▸ Raw records
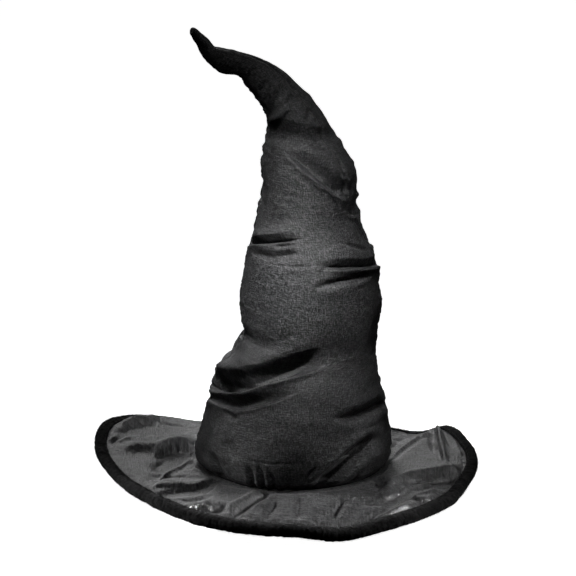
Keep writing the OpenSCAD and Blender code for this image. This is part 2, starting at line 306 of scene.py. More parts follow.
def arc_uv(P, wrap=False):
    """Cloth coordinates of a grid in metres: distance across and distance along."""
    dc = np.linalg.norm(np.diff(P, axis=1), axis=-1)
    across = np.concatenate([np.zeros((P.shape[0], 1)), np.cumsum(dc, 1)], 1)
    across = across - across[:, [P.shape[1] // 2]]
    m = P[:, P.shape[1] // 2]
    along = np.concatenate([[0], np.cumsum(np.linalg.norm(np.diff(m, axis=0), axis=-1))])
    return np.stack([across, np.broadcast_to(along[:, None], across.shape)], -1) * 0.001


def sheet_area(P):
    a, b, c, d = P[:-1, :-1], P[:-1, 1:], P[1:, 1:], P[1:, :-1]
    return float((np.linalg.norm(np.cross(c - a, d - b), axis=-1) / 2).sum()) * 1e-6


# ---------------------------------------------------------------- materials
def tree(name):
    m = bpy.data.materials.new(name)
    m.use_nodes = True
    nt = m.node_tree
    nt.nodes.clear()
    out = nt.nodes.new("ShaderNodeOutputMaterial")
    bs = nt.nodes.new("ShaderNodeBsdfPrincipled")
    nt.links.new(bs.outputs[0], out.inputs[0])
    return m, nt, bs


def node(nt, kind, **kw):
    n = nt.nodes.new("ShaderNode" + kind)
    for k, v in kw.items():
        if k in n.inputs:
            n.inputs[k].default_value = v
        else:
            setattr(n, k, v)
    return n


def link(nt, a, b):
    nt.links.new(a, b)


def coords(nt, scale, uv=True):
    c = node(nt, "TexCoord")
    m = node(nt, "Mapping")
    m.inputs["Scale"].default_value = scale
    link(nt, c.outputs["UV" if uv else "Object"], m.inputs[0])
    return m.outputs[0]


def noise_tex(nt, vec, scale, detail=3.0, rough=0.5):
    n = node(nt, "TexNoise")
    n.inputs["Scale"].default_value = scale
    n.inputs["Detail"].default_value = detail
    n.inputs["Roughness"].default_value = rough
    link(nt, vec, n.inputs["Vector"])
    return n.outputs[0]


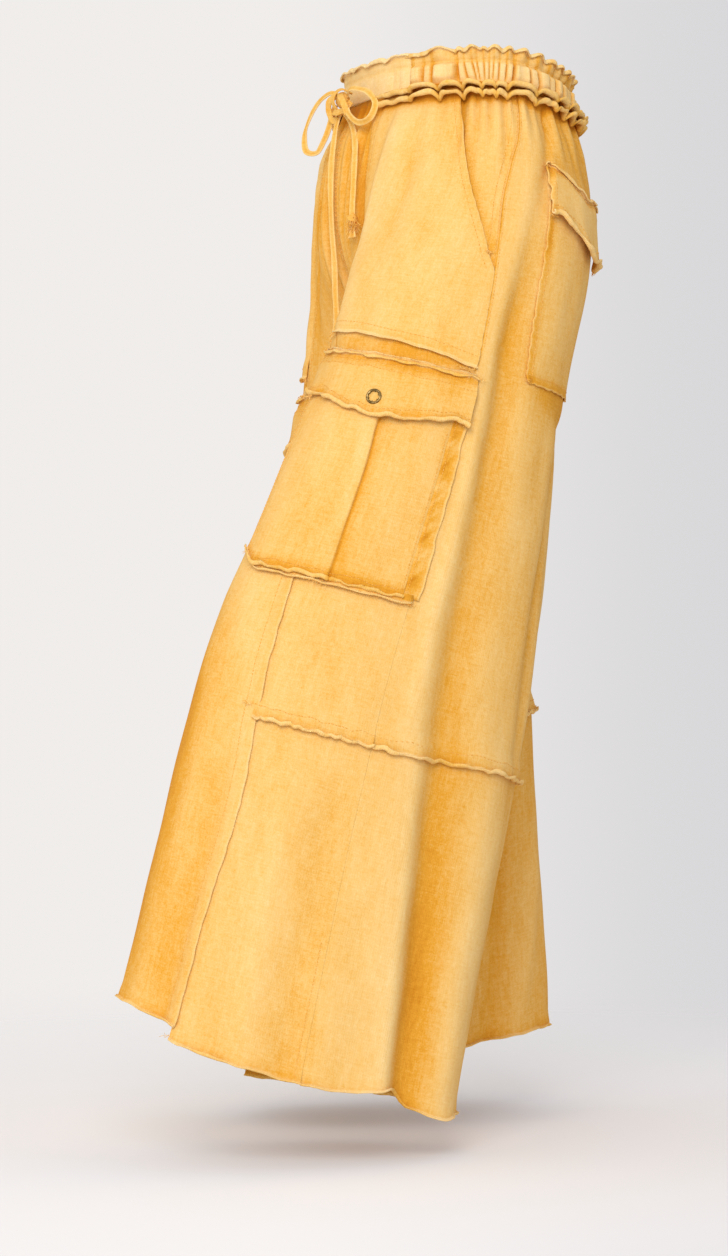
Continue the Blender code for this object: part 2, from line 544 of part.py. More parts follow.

▸ Written problem
From the records above, extract every line exactly as it stands.

▸ Full output
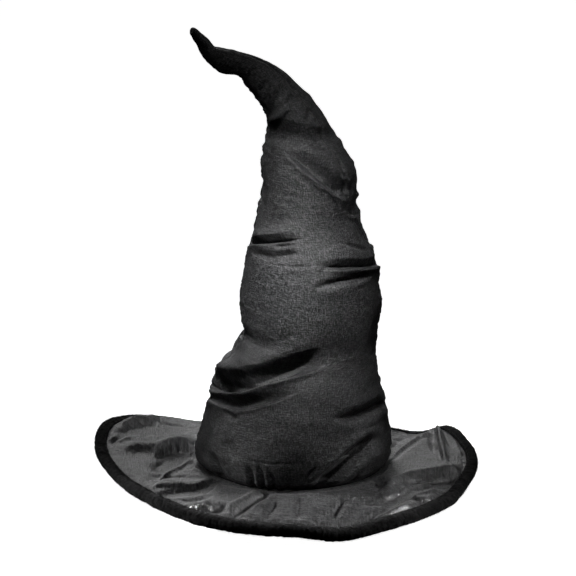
Keep writing the OpenSCAD and Blender code for this image. This is part 2, starting at line 306 of scene.py. More parts follow.
def arc_uv(P, wrap=False):
    """Cloth coordinates of a grid in metres: distance across and distance along."""
    dc = np.linalg.norm(np.diff(P, axis=1), axis=-1)
    across = np.concatenate([np.zeros((P.shape[0], 1)), np.cumsum(dc, 1)], 1)
    across = across - across[:, [P.shape[1] // 2]]
    m = P[:, P.shape[1] // 2]
    along = np.concatenate([[0], np.cumsum(np.linalg.norm(np.diff(m, axis=0), axis=-1))])
    return np.stack([across, np.broadcast_to(along[:, None], across.shape)], -1) * 0.001


def sheet_area(P):
    a, b, c, d = P[:-1, :-1], P[:-1, 1:], P[1:, 1:], P[1:, :-1]
    return float((np.linalg.norm(np.cross(c - a, d - b), axis=-1) / 2).sum()) * 1e-6


# ---------------------------------------------------------------- materials
def tree(name):
    m = bpy.data.materials.new(name)
    m.use_nodes = True
    nt = m.node_tree
    nt.nodes.clear()
    out = nt.nodes.new("ShaderNodeOutputMaterial")
    bs = nt.nodes.new("ShaderNodeBsdfPrincipled")
    nt.links.new(bs.outputs[0], out.inputs[0])
    return m, nt, bs


def node(nt, kind, **kw):
    n = nt.nodes.new("ShaderNode" + kind)
    for k, v in kw.items():
        if k in n.inputs:
            n.inputs[k].default_value = v
        else:
            setattr(n, k, v)
    return n


def link(nt, a, b):
    nt.links.new(a, b)


def coords(nt, scale, uv=True):
    c = node(nt, "TexCoord")
    m = node(nt, "Mapping")
    m.inputs["Scale"].default_value = scale
    link(nt, c.outputs["UV" if uv else "Object"], m.inputs[0])
    return m.outputs[0]


def noise_tex(nt, vec, scale, detail=3.0, rough=0.5):
    n = node(nt, "TexNoise")
    n.inputs["Scale"].default_value = scale
    n.inputs["Detail"].default_value = detail
    n.inputs["Roughness"].default_value = rough
    link(nt, vec, n.inputs["Vector"])
    return n.outputs[0]


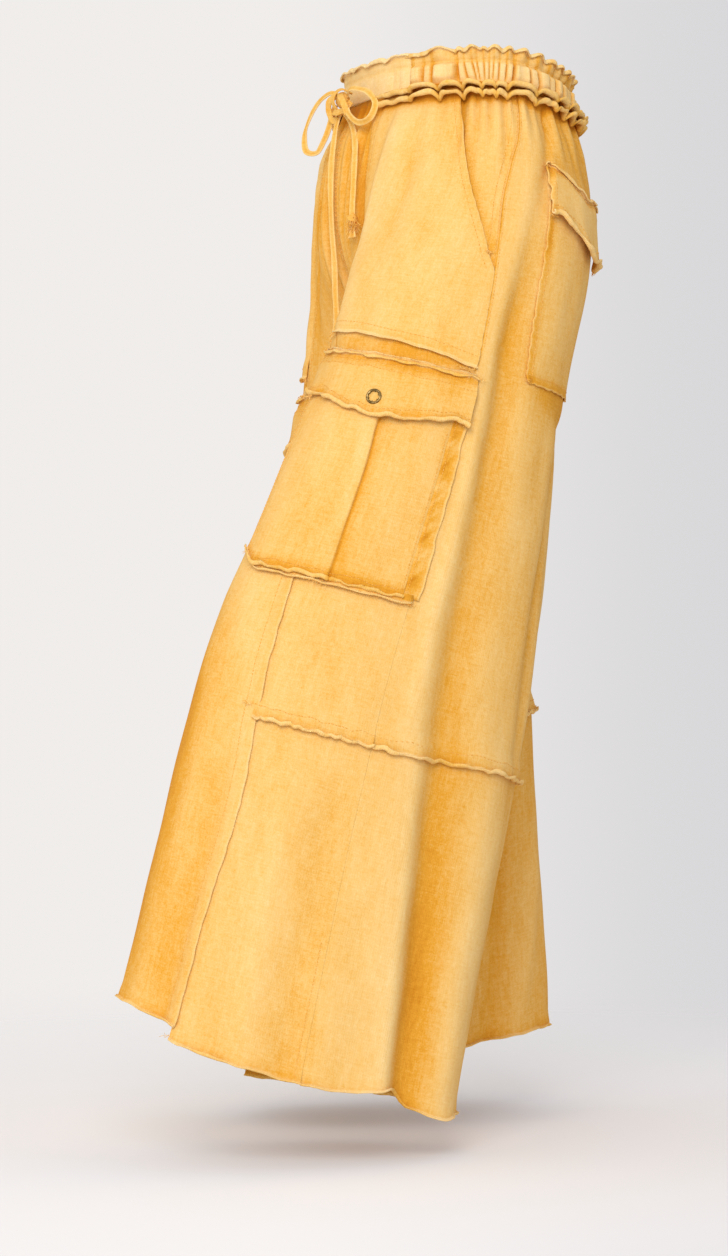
Continue the Blender code for this object: part 2, from line 544 of part.py. More parts follow.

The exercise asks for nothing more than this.